In the meantime, diners have to rely on the first-rate desserts to finally quench those Thai peppers. There's a lovely coconut ice cream that truly tastes as homemade as the menu claims. A nimbly fried banana with not-so-homemade vanilla ice cream is also a treat. But traditionalists will probably prefer the pleasantly gelatinous glob of sweetness called sticky rice that's served with fresh mango slices.

A scaled-down version of the elaborate menu is offered for lunch, at a reasonable $6.95 for an entrée, soup or salad, and a roll.

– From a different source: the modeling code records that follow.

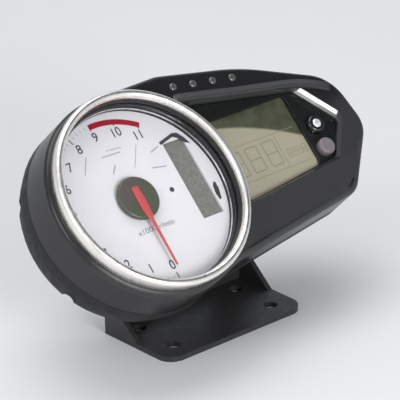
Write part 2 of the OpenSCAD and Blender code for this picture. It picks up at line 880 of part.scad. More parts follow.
// Sloping plate of the stay, parallel to the case's back, with an arm to each upper mount
module stay_plate() {
    left = mounts_at[0];
    right = mounts_at[1];
    middle = mounts_at[2];
    half = foot_w / 2;
    shoulder = arm_lug_r * cos(45);
    translate([0, 0, stay_z - stay_t]) difference() {
        union() {
            linear_extrude(stay_t) polygon([
                [1 - face_x - half, stay_fold_y + fold_lap],
                [-1 - face_x + half, stay_fold_y + fold_lap],
                [right.x + arm_lug_r, right.y - 2],
                [right.x + shoulder, right.y + shoulder],
                [right.x - shoulder, right.y + shoulder],
                [middle.x + 2 * arm_lug_r, middle.y + arm_lug_r],
                [middle.x - 2 * arm_lug_r, middle.y + arm_lug_r],
                [left.x + shoulder, left.y + shoulder],
                [left.x - shoulder, left.y + shoulder],
                [left.x - arm_lug_r, left.y - 2]
            ]);
            for (m = [left, right])
                translate([m.x, m.y, 0])
                    cylinder(h = stay_t, r = arm_lug_r);
        }
        for (m = mounts_at)
            translate([m.x, m.y, -cut])
                cylinder(h = stay_t + 2 * cut, r = stay_hole_r);
    }
}

// Triangular gusset between the foot and the riser, starting at x
module stay_gusset(x) {
    translate([x, riser_y, 0])
        rotate([90, 0, 90])
            linear_extrude(stay_t)
                polygon([[eps, 0], [eps, gusset_h], [-gusset_d, stay_t - eps], [-gusset_d, 0]]);
}

module meter_stay() {
    corner_x = foot_w / 2 - foot_corner_r;
    corner_y = foot_d / 2 - foot_corner_r;
    foot_rounds = [
        [-corner_x, -corner_y, foot_corner_r],
        [corner_x, -corner_y, foot_corner_r],
        [foot_w / 2 - 1, riser_y, 1],
        [1 - foot_w / 2, riser_y, 1]
    ];
    color([0.05, 0.05, 0.055]) difference() {
        union() {
            place() stay_plate();
            translate([-foot_w / 2, riser_y, 0])
                cube([foot_w, stay_t, stay_fold_z + stay_t + fold_lap]);
            plate(foot_rounds, 0, stay_t);
            for (x = [-foot_w / 2, foot_w / 2 - stay_t]) stay_gusset(x);
        }
        for (sx = [-1, 1], sy = [-1, 1])
            translate([sx * foot_bolt_x / 2, sy * foot_bolt_y / 2, -cut])
                cylinder(h = stay_t + 2 * cut, r = foot_hole_r);
        // Lightening slot in the riser
        for (x = [-riser_slot_w / 2, riser_slot_w / 2])
            translate([x, riser_y - cut, stay_fold_z / 2])
                rotate([-90, 0, 0])
                    cylinder(h = stay_t + 2 * cut, r = riser_slot_r);
        translate([-riser_slot_w / 2, riser_y - cut, stay_fold_z / 2 - riser_slot_r])
            cube([riser_slot_w, stay_t + 2 * cut, 2 * riser_slot_r]);
    }
}

front_case();
rear_case();
case_gasket();
case_screws();
bezel_ring();
tach_lens();
dial_trim_ring();
dial_surround();
dial_face();
dial_bar_lcd();
dial_light_guide();
dial_light_box();
needle();
needle_cap();
needle_spindle();
needle_motor();
display_lens();
display_lcd();
display_backlight();
display_frame();
display_contact_strips();
indicator_lenses();
indicator_light_pipes();
upper_button();
lower_button();
button_boots();
button_switches();
main_board();
board_leds();
board_chips();
board_screws();
connector_housing();
connector_pins();
connector_seal();
breather_cap();
mount_inserts();
mount_dampers();
mount_collars();
mount_bolts();
meter_stay();
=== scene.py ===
"""Looks of the motorcycle instrument cluster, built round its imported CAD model."""
import json
import math

import bmesh
import bpy
from mathutils import Matrix, Vector
from mathutils.geometry import delaunay_2d_cdt


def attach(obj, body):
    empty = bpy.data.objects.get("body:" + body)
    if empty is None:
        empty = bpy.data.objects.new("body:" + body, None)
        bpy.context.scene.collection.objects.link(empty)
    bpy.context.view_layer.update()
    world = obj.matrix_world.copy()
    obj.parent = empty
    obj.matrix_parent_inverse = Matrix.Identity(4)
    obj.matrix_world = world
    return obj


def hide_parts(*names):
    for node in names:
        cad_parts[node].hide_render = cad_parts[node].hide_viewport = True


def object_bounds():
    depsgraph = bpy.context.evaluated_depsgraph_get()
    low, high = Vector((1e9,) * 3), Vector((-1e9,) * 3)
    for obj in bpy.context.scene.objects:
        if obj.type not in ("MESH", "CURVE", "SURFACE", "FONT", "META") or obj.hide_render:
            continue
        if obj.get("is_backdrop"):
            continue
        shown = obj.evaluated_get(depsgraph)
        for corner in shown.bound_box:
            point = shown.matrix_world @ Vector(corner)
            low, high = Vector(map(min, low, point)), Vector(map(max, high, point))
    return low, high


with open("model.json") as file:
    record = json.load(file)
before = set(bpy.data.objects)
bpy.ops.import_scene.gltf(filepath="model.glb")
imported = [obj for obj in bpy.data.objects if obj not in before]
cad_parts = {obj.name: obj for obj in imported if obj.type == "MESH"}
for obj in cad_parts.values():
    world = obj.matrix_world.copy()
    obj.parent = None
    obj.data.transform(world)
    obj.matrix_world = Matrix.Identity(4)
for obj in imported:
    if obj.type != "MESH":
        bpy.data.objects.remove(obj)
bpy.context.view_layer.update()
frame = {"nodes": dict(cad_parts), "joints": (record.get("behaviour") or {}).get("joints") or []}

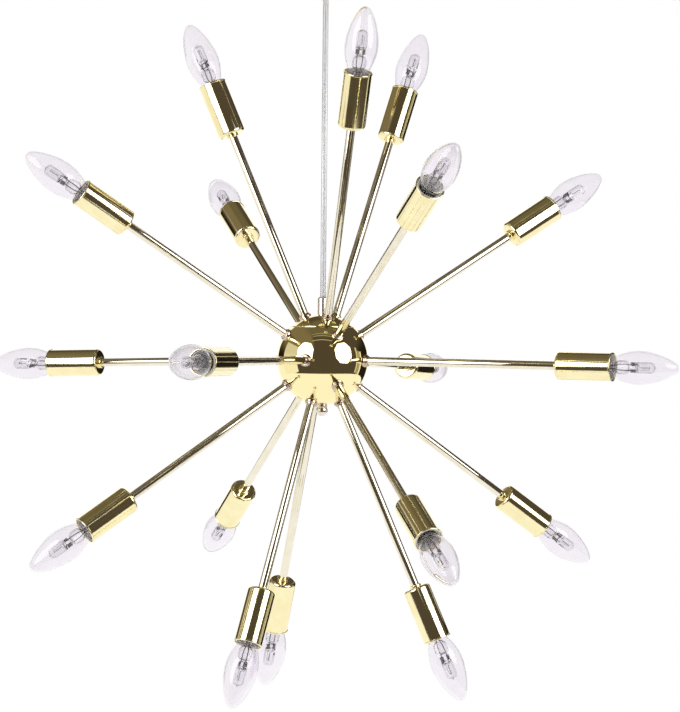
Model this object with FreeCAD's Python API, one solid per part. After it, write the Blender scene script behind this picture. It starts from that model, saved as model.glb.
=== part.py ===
"""Sputnik chandelier: a brass ball on a clear cable, with eighteen arms that each carry a candle bulb.

Millimetres. The origin is the middle of the ceiling face and +Z is up, so the whole lamp hangs below z = 0.
An arm, its cup, its lamp holder and its bulb are drawn standing on the ball's centre, pointing up +Z, and are
then turned out to the arm's own direction. "reach" is the distance from the ball's centre along an arm.
"""

import math
import os

import FreeCAD
import Part

Vector = FreeCAD.Vector
UP = Vector(0, 0, 1)

# ---------------------------------------------------------------- driving sizes
CEILING_TO_BALL = 438.0
THREAD_GAP = 0.05  # between a thread and the piece that is screwed on it, on the radius
HOLE_GAP = 0.1  # between a hole and the threaded end that passes through it, on the radius
CUT_MARGIN = 1.0  # how far a cutting shape reaches past what it cuts

BALL_DIAMETER = 98.0
BALL_WALL = 1.5
SEAM_HEIGHT = 35.0  # the ball parts this far above its centre
SEAM_GAP = 0.3
SEAM_LIP_HEIGHT = 4.0
SEAM_LIP_WALL = 1.2
SEAM_LIP_GAP = 0.05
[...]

With longtime favorites Thai Pepper and Golden Room already laying claim to Montrose -- and Thai Sticks gaining ground -- there's not a lot of elbow room for a newcomer. To her credit, neophyte Som Kid is trying to follow her own path at Nidda. There is, for example, no mee krob on the menu. Asked about the absence of this almost compulsory Thai dish of crispy noodles covered with a palm sugar-based sauce, Kid flatly rejects it as "too sticky, too sweet, no good for the healthy people." Fans of South Park will no doubt recall the episode in which it's revealed that one of the eight primal curse words just happens to be...mee krob. Apparently Kid shares that belief. Let's hope she continues to display such spirited conviction when deciding just how spicy and flavorful the food at Nidda should be.